## Dataset section

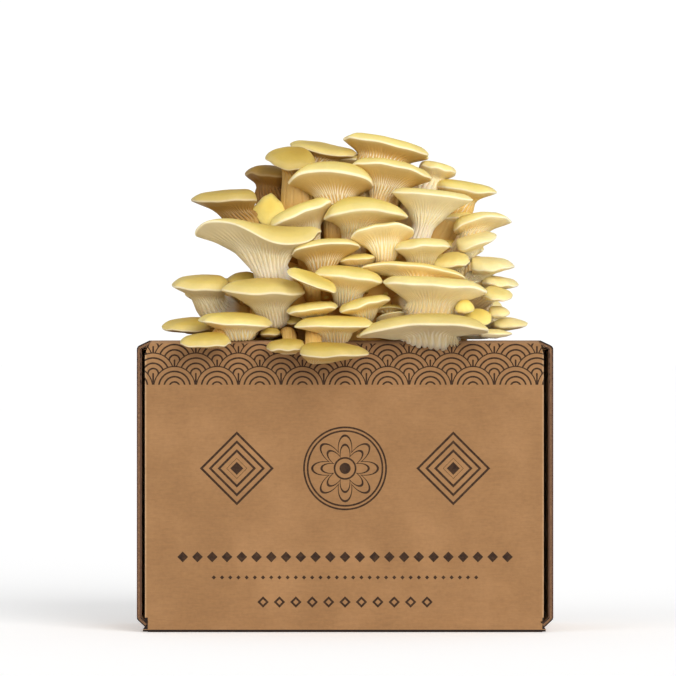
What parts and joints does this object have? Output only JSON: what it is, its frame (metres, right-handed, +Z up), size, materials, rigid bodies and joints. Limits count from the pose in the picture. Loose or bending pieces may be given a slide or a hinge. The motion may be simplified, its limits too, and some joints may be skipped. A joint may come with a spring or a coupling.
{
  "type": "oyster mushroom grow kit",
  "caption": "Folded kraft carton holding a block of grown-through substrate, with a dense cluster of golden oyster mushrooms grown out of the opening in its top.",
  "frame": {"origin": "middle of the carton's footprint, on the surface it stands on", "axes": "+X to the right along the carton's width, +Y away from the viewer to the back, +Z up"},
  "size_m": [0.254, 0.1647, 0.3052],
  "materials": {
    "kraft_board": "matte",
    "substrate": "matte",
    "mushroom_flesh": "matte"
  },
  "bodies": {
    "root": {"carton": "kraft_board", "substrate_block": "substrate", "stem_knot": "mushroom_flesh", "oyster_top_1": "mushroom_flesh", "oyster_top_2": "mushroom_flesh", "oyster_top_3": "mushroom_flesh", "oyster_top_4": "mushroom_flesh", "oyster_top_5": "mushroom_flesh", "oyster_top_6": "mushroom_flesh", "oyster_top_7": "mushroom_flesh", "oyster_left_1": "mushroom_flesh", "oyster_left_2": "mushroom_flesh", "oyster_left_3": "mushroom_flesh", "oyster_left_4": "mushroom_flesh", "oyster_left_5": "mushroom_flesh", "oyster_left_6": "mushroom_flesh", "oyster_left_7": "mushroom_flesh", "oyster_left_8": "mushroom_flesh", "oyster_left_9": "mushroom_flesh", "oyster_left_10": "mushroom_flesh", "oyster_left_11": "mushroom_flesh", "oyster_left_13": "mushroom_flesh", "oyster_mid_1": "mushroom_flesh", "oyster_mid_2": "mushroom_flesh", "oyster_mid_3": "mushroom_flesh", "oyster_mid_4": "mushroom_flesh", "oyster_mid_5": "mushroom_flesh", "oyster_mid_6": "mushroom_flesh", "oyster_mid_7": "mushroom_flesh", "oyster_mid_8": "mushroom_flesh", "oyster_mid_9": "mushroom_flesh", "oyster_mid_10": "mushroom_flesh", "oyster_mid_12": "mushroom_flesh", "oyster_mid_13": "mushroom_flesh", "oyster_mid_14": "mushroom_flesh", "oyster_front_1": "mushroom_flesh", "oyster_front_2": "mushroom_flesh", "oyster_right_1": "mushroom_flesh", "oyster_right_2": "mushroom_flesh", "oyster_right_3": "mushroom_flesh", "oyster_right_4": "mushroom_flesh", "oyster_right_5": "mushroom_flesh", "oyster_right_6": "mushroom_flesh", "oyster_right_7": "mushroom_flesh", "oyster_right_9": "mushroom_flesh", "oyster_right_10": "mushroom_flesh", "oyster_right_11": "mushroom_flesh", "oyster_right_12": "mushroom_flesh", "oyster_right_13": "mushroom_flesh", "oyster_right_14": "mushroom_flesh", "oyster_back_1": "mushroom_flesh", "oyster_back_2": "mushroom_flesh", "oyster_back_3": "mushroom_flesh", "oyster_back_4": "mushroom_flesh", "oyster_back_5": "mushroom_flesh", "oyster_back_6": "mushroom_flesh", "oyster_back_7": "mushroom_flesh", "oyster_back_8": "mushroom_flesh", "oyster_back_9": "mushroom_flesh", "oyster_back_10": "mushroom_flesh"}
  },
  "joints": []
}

## To be done
Each line above must be printed exactly as it appears.

## Solution for this exercise
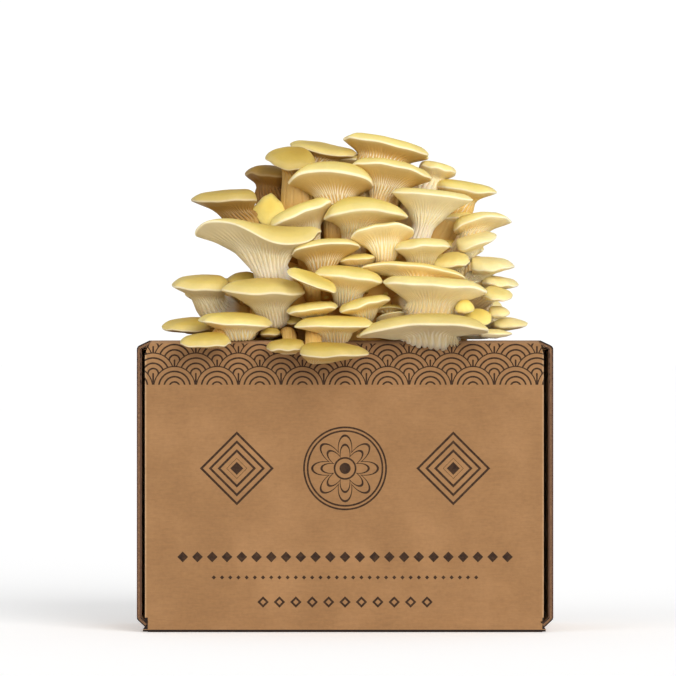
What parts and joints does this object have? Output only JSON: what it is, its frame (metres, right-handed, +Z up), size, materials, rigid bodies and joints. Limits count from the pose in the picture. Loose or bending pieces may be given a slide or a hinge. The motion may be simplified, its limits too, and some joints may be skipped. A joint may come with a spring or a coupling.
{
  "type": "oyster mushroom grow kit",
  "caption": "Folded kraft carton holding a block of grown-through substrate, with a dense cluster of golden oyster mushrooms grown out of the opening in its top.",
  "frame": {"origin": "middle of the carton's footprint, on the surface it stands on", "axes": "+X to the right along the carton's width, +Y away from the viewer to the back, +Z up"},
  "size_m": [0.254, 0.1647, 0.3052],
  "materials": {
    "kraft_board": "matte",
    "substrate": "matte",
    "mushroom_flesh": "matte"
  },
  "bodies": {
    "root": {"carton": "kraft_board", "substrate_block": "substrate", "stem_knot": "mushroom_flesh", "oyster_top_1": "mushroom_flesh", "oyster_top_2": "mushroom_flesh", "oyster_top_3": "mushroom_flesh", "oyster_top_4": "mushroom_flesh", "oyster_top_5": "mushroom_flesh", "oyster_top_6": "mushroom_flesh", "oyster_top_7": "mushroom_flesh", "oyster_left_1": "mushroom_flesh", "oyster_left_2": "mushroom_flesh", "oyster_left_3": "mushroom_flesh", "oyster_left_4": "mushroom_flesh", "oyster_left_5": "mushroom_flesh", "oyster_left_6": "mushroom_flesh", "oyster_left_7": "mushroom_flesh", "oyster_left_8": "mushroom_flesh", "oyster_left_9": "mushroom_flesh", "oyster_left_10": "mushroom_flesh", "oyster_left_11": "mushroom_flesh", "oyster_left_13": "mushroom_flesh", "oyster_mid_1": "mushroom_flesh", "oyster_mid_2": "mushroom_flesh", "oyster_mid_3": "mushroom_flesh", "oyster_mid_4": "mushroom_flesh", "oyster_mid_5": "mushroom_flesh", "oyster_mid_6": "mushroom_flesh", "oyster_mid_7": "mushroom_flesh", "oyster_mid_8": "mushroom_flesh", "oyster_mid_9": "mushroom_flesh", "oyster_mid_10": "mushroom_flesh", "oyster_mid_12": "mushroom_flesh", "oyster_mid_13": "mushroom_flesh", "oyster_mid_14": "mushroom_flesh", "oyster_front_1": "mushroom_flesh", "oyster_front_2": "mushroom_flesh", "oyster_right_1": "mushroom_flesh", "oyster_right_2": "mushroom_flesh", "oyster_right_3": "mushroom_flesh", "oyster_right_4": "mushroom_flesh", "oyster_right_5": "mushroom_flesh", "oyster_right_6": "mushroom_flesh", "oyster_right_7": "mushroom_flesh", "oyster_right_9": "mushroom_flesh", "oyster_right_10": "mushroom_flesh", "oyster_right_11": "mushroom_flesh", "oyster_right_12": "mushroom_flesh", "oyster_right_13": "mushroom_flesh", "oyster_right_14": "mushroom_flesh", "oyster_back_1": "mushroom_flesh", "oyster_back_2": "mushroom_flesh", "oyster_back_3": "mushroom_flesh", "oyster_back_4": "mushroom_flesh", "oyster_back_5": "mushroom_flesh", "oyster_back_6": "mushroom_flesh", "oyster_back_7": "mushroom_flesh", "oyster_back_8": "mushroom_flesh", "oyster_back_9": "mushroom_flesh", "oyster_back_10": "mushroom_flesh"}
  },
  "joints": []
}